** start of Data lines **
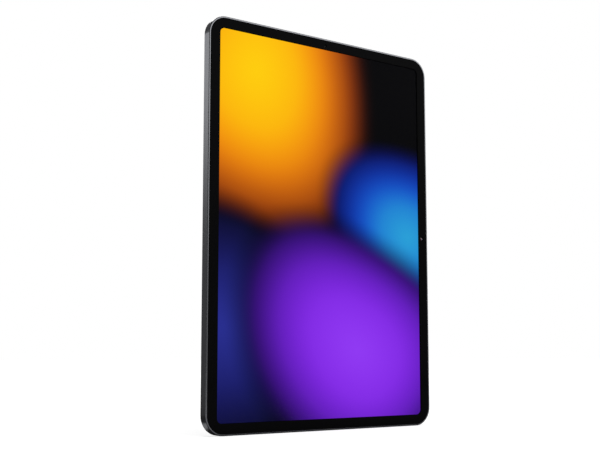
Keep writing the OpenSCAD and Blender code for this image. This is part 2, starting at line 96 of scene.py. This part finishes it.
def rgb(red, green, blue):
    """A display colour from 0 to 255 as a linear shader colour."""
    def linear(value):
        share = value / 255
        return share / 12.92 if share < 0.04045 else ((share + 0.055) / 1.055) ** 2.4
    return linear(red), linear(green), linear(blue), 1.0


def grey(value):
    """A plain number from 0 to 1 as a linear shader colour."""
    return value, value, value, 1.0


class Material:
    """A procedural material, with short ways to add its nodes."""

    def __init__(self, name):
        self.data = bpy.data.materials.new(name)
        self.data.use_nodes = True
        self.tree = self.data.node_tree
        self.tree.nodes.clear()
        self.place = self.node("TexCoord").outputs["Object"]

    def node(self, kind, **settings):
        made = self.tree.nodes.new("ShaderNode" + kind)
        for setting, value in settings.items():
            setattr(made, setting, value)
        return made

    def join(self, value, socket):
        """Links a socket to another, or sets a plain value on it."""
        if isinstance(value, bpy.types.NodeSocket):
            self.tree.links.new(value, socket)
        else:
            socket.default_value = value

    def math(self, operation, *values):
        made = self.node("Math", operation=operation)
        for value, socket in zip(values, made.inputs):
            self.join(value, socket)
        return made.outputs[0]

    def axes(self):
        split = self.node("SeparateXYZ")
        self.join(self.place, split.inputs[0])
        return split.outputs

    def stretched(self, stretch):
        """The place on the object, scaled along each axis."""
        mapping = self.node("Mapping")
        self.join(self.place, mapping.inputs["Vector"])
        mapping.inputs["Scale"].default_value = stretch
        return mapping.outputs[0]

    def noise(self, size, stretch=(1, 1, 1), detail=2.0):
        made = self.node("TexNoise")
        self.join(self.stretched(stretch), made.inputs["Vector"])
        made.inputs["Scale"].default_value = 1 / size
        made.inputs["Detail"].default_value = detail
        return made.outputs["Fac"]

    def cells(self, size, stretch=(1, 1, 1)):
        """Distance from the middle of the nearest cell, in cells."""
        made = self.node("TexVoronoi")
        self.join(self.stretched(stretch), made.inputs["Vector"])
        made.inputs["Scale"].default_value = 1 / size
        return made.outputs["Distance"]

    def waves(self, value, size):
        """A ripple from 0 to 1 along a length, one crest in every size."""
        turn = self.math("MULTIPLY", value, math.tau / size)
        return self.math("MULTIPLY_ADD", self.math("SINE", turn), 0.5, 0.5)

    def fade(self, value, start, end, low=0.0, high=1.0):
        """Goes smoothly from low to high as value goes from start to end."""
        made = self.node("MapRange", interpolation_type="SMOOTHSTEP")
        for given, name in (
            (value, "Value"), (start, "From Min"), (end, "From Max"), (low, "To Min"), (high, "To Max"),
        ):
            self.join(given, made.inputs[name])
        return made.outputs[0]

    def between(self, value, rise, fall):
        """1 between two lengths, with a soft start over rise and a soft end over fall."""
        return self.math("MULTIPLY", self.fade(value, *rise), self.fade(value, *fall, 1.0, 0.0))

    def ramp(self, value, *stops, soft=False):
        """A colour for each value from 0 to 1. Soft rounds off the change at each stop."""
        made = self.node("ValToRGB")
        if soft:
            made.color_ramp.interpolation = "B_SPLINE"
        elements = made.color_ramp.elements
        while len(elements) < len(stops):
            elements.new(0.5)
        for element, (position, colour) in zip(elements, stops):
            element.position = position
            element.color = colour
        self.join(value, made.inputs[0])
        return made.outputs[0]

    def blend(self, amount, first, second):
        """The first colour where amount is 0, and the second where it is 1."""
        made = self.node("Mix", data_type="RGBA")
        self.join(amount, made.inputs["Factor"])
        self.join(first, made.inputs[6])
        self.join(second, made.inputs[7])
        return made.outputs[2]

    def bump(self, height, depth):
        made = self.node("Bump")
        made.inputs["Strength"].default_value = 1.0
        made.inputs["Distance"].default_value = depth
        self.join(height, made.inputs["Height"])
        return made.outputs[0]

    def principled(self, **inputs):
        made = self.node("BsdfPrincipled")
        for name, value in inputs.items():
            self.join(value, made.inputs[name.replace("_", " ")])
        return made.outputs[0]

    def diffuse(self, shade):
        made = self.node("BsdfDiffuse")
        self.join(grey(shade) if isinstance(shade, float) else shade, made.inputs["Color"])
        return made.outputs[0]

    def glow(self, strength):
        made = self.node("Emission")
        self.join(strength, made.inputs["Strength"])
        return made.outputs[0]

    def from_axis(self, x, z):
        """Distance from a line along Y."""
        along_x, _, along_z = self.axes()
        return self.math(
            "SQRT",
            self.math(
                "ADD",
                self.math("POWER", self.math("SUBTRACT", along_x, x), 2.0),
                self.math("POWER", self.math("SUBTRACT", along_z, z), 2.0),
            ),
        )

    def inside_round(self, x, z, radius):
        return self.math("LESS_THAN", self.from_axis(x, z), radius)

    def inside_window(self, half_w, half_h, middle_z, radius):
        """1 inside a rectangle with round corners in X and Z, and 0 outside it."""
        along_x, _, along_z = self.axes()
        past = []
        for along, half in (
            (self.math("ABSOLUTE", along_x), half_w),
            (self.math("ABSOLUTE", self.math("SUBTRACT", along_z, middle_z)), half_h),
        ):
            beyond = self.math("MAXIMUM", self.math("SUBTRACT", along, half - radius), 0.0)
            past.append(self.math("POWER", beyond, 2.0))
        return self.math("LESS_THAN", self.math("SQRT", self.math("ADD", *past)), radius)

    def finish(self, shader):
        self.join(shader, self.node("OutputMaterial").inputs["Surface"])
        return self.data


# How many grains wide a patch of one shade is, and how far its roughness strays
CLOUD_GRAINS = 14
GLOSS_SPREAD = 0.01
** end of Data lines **
Directive: Begin with the first line of the data above and, please, print each line exactly until you have printed the line containing "return linear(red), linear(green), linear(blue), 1.0"; print nothing else.

Correct answer:
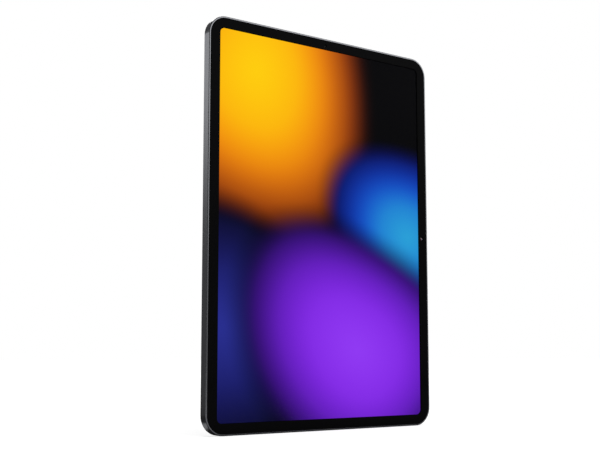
Keep writing the OpenSCAD and Blender code for this image. This is part 2, starting at line 96 of scene.py. This part finishes it.
def rgb(red, green, blue):
    """A display colour from 0 to 255 as a linear shader colour."""
    def linear(value):
        share = value / 255
        return share / 12.92 if share < 0.04045 else ((share + 0.055) / 1.055) ** 2.4
    return linear(red), linear(green), linear(blue), 1.0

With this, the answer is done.